Joel Bakan brings this clear by stating thus: “No one would seriously suggest that individuals should regulate themselves that laws are against murder, assault and theft are unnecessary because people are socially responsible. The proponents of the corporate social responsibility who claim that it is for the good of the society are accurately proven wrong by this statement and otherwise proving right Fredman that organizations are on a mission to serve their self interests, that is maximization of shareholders’ wealth and ensuring their going concern.

Fredman’s claim is valid because the market knows no morality. Adam Smith, a classical economist, argued for that invisible hand of market forces ensures there is equilibrium in the market and no one takes advantage of another. The New Economics Foundation oppose Adam Smith with the following words: “In everything from massive corporate scandals to anti-trust cases to serious environmental degradation we see all around us, it is obvious that Adam Smith’s invisible hand cannot be relied upon to be bring us successful or sustainable outcomes.” This means that without regulations the business corporations might cause greater harm than good while dangling the carrot of corporate social responsibility, ostensibly, morality.

Corporate social responsibility activities are merely public private partnerships.
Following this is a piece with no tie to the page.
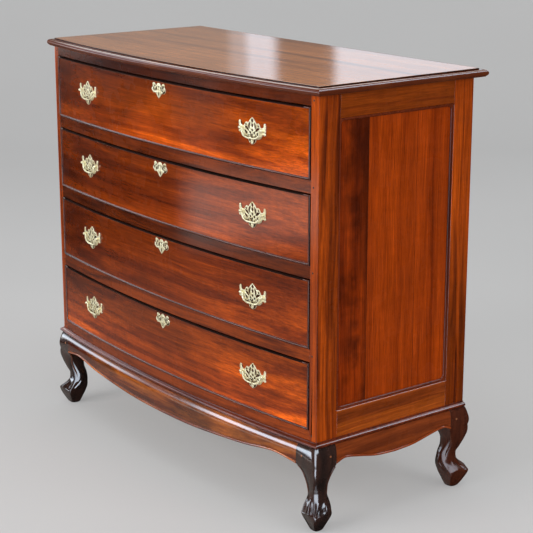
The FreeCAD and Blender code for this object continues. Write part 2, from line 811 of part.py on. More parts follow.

The activities involve consolidating resources between the government and private business companies such as setting up community upgrading projects. These activities make it hard for people to distinguish the role of government from that of the businesses. The roles thereof should, if not a must, be clearly defined so as to hold both parties accountable.

An official of the World Bank Group by the name Nigel Twose elaborates his dissatisfaction in no uncertain terms when he says, “with the private sector increasingly centre stage, questions are being raised around prior assumptions that global public goods can only be tackled (ethically and practically) by the public sector.”

Fredman asserts that the business of business is business. This is not the case in many businesses since they collaborate with the government in order to gain power and control major decisions of countries. A social commentator Leslie Sklair observed, “Global capitalism has to be politically active to maintain its projects.”

The concept that the developing countries are emerging economies is a clear cut indication that the world itself is not for corporate social responsibility. Countries such as Brazil, Turkey and China who are up on their toes towards development are termed as emerging economies. These countries are viewed from pure capitalist lens. The multinational companies are viewed as siphons which repatriate profits from the so called developing economies to the developed states.

In conclusion, Fredman claim that the business’ sole aim is to make profit was met with criticism but it is very valid given the arguments given.